Scaling tip: As your team matures, build internal JTBD libraries—shared docs or Airtable databases with job definitions, friction points, and content mapped. This accelerates onboarding for new marketers and avoids duplicating effort.
Comparison: Feature-Based vs. JTBD-Based Content
| Approach | Focus | Pros | Cons |
|---|---|---|---|
| Feature-Based | What’s new, technical details | Fast to launch, matches roadmap | Often irrelevant to user goals, poor onboarding/retention |
| JTBD-Based | What users actually want to do | Higher activation, ties to value | Harder to scale, requires ongoing user research |
If you’re deciding where to invest your next content sprint, bias toward the jobs-to-be-done side—especially for onboarding and activation.
Advanced: Embedding JTBD Into Cross-Functional Work
Mid-level content marketers at scaling SaaS companies can’t silo JTBD thinking. To get the real benefits:
- Work with product and CS: Share jobs maps during sprint planning. Get buy-in on which jobs matter most for activation and expansion.
- Integrate with onboarding tooling: Tools like Appcues, Userflow, and Pendo allow for job-based segmentation and dynamic flows. You can trigger tours or nudges based on stated jobs from onboarding surveys.
- Feedback to product: Use job friction data (from Zigpoll, Zendesk tickets, etc.) to prioritize feature requests. Your JTBD map becomes not just a content tool but a product improvement driver.
Final Watchouts and How to Start
JTBD isn’t a silver bullet—don’t expect overnight activation boosts. But for SaaS communication tools, especially those fighting onboarding drop-off and sluggish feature adoption, it’s a pragmatic strategy you can test quickly, evolve, and scale.
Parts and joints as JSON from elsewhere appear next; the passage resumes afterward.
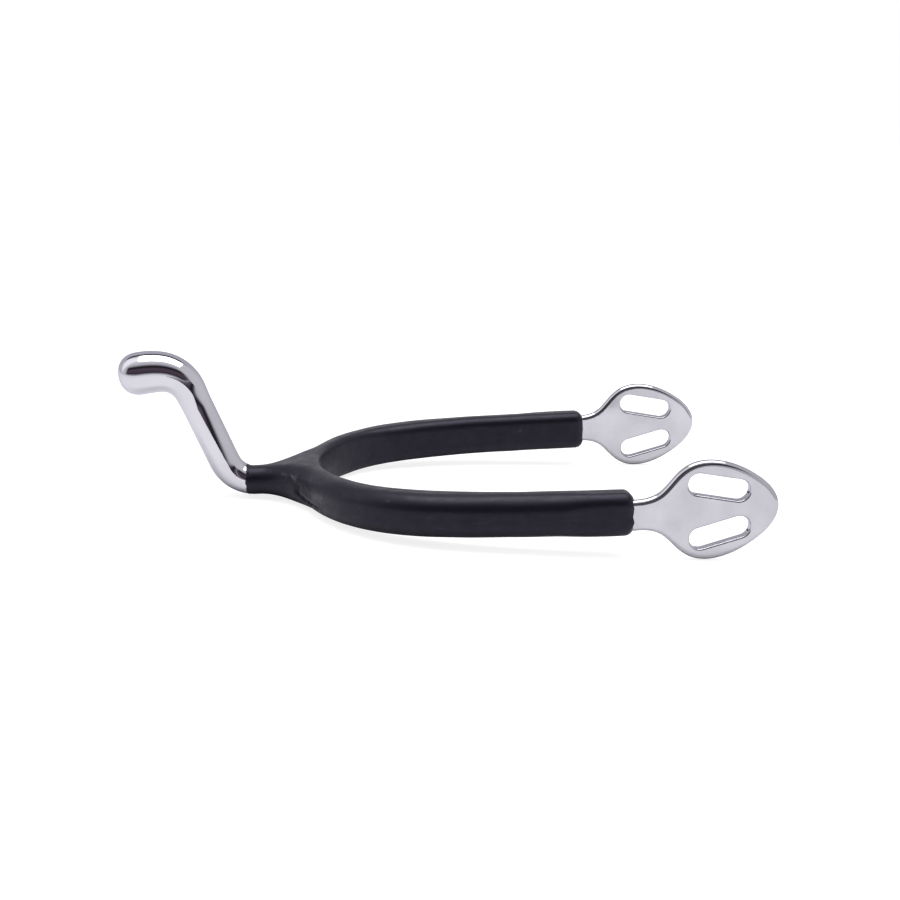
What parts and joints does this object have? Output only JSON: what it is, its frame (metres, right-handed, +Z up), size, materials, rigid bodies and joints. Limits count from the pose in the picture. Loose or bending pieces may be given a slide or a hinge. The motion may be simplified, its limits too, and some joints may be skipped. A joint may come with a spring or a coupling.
{
  "type": "horse riding spur",
  "caption": "U-shaped steel riding spur with a moulded rubber heel cover, slotted oval strap plates and an upswept round neck ending in a blunt knob.",
  "frame": {"origin": "on the surface the spur lies on, under the middle of its overall length and width", "axes": "+X forward from the neck towards the toe, +Y left, +Z up; the spur lies on the lower edges of its end plates and the back of its cover"},
  "size_m": [0.1614, 0.0886, 0.0378],
  "materials": {
    "polished_steel": "polished stainless steel",
    "plain_steel": "plain mill finish, hidden under the rubber",
    "black_rubber": "matt moulded black rubber with a faint sheen"
  },
  "bodies": {
    "root": {"neck": "polished_steel", "left_end_plate": "polished_steel", "right_end_plate": "polished_steel", "heel_band": "plain_steel", "neck_weld": "plain_steel", "left_plate_weld": "plain_steel", "right_plate_weld": "plain_steel", "rubber_cover": "black_rubber"}
  },
  "joints": []
}
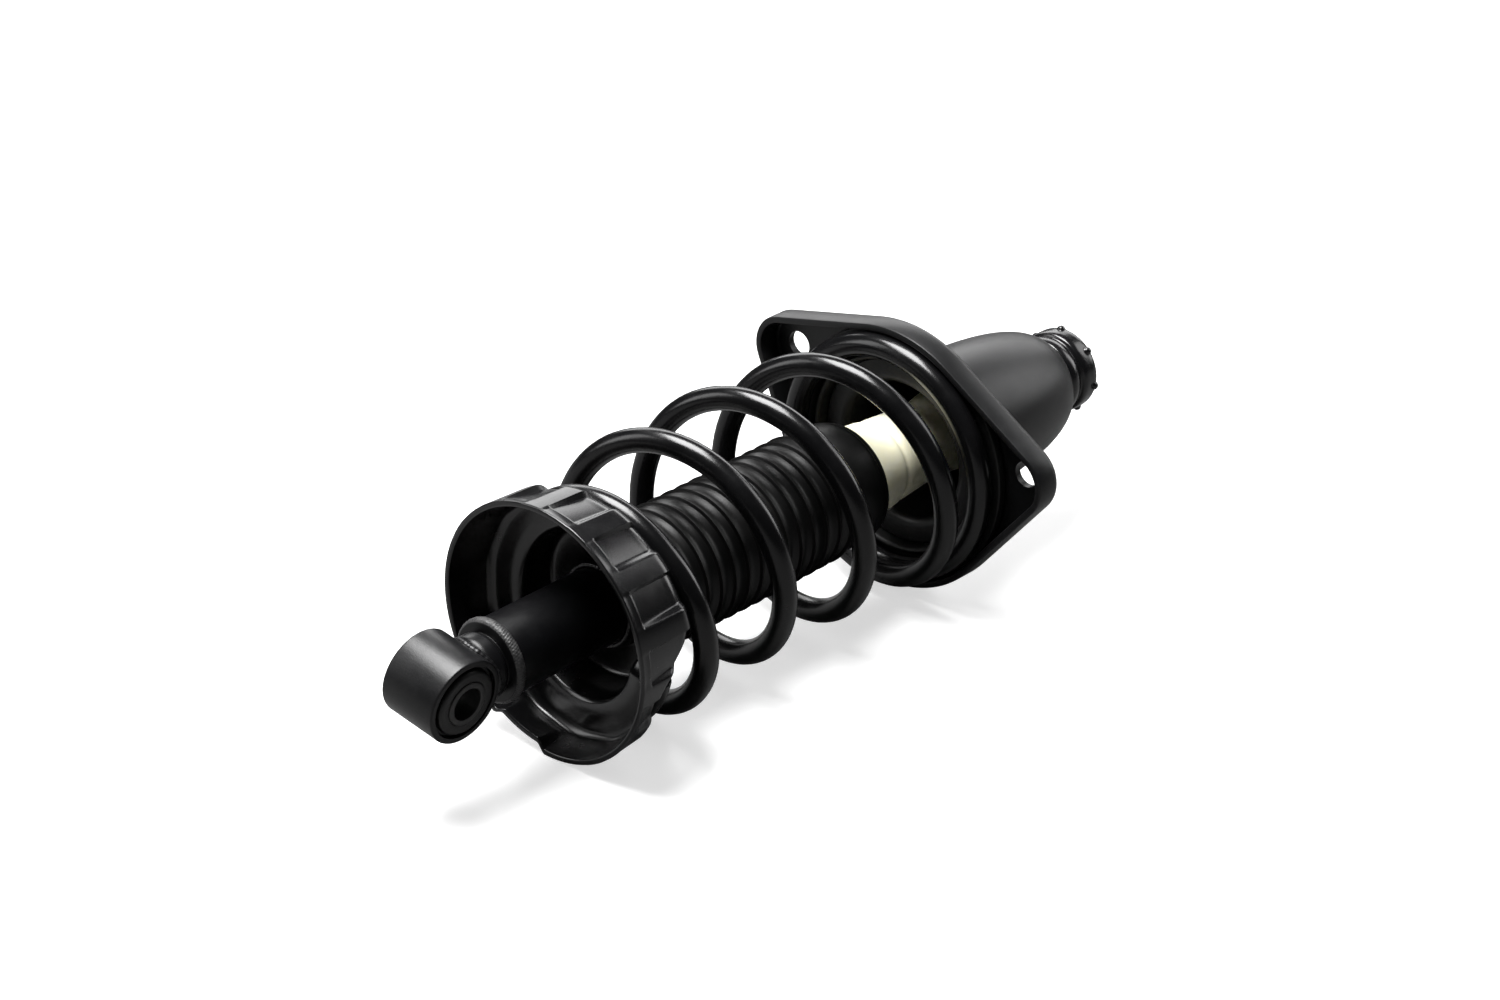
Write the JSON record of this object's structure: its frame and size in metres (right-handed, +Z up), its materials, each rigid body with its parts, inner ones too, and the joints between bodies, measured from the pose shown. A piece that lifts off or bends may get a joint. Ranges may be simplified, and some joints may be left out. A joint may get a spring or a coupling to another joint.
{
  "type": "suspension strut",
  "caption": "Suspension strut assembly: coil spring round a damper with a ribbed dust boot, domed top mount with bolt ears, ribbed lower spring seat and a rubber-bushed lower eye.",
  "frame": {"origin": "midway between the two mounting holes, on the flange's top face", "axes": "+Z up along the strut, from the lower eye towards the top mount; +X from one mounting hole to the other; the strut's own axis is at X 0, Y 21.5 mm"},
  "size_m": [0.166, 0.124, 0.4133],
  "materials": {
    "mount_paint": "satin",
    "seat_paint": "satin",
    "spring_paint": "gloss",
    "tube_paint": "satin",
    "eye_paint": "satin",
    "cap_plastic": "gloss",
    "boot_rubber": "matte",
    "pad_rubber": "matte",
    "bush_rubber": "matte",
    "eye_rubber": "matte",
    "seal_rubber": "matte",
    "bump_foam": "matte",
    "band_plastic": "matte",
    "cup_steel": "satin",
    "plated_steel": "satin",
    "spring_steel": "satin",
    "drawn_steel": "satin",
    "sintered_iron": "matte",
    "rod_chrome": "polished",
    "sleeve_steel": "satin"
  },
  "bodies": {
    "mount": {"mount_flange": "mount_paint", "mount_dome": "mount_paint", "upper_spring_pad": "pad_rubber", "bush_shell": "plated_steel", "top_bush": "bush_rubber", "bush_sleeve": "plated_steel", "top_washer": "plated_steel", "rod_nut": "plated_steel", "cup_washer": "cup_steel", "bump_stop": "bump_foam", "dust_boot": "boot_rubber", "coil_spring": "spring_paint", "piston_rod": "rod_chrome", "rebound_stop": "seal_rubber", "upper_shims": "spring_steel", "piston": "sintered_iron", "piston_band": "band_plastic", "lower_shims": "spring_steel", "piston_nut": "plated_steel"},
    "damper": {"strike_plate": "cup_steel", "oil_seal": "seal_rubber", "rod_guide": "sintered_iron", "working_cylinder": "drawn_steel", "foot_valve": "sintered_iron", "reserve_tube": "tube_paint", "tube_foot": "tube_paint", "lower_spring_seat": "seat_paint", "lower_eye": "eye_paint", "eye_bush": "eye_rubber"},
    "sleeve": {"eye_sleeve": "sleeve_steel"},
    "cap": {"top_cap": "cap_plastic"}
  },
  "joints": [
    {"name": "damper_slide", "type": "slide", "parent": "mount", "child": "damper", "axis": [0, 0, 1], "range_m": [0, 0.075], "stiffness_N_per_m": 28000, "springref_m": -0.015, "deforming": ["coil_spring", "dust_boot"]},
    {"name": "eye_twist", "type": "hinge", "parent": "damper", "child": "sleeve", "pos_m": [0, 0.0215, -0.283], "axis": [1, 0, 0], "range_deg": [-20, 20], "stiffness_Nm_per_rad": 5},
    {"name": "cap_lift", "type": "slide", "parent": "mount", "child": "cap", "axis": [0, 0, 1], "range_m": [0, 0.02]}
  ]
}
If you’re new to JTBD, start with three jobs, not twenty. Build your first map with dirty, imperfect data—support tickets, survey snippets, raw analytics. Rewrite your core onboarding email or in-app guide for a single job. Measure the delta. Then iterate.
Most teams quit before the payoff—don’t. Your activation, adoption, and retention numbers will thank you. So will your users, even if they never use the phrase “job-to-be-done.”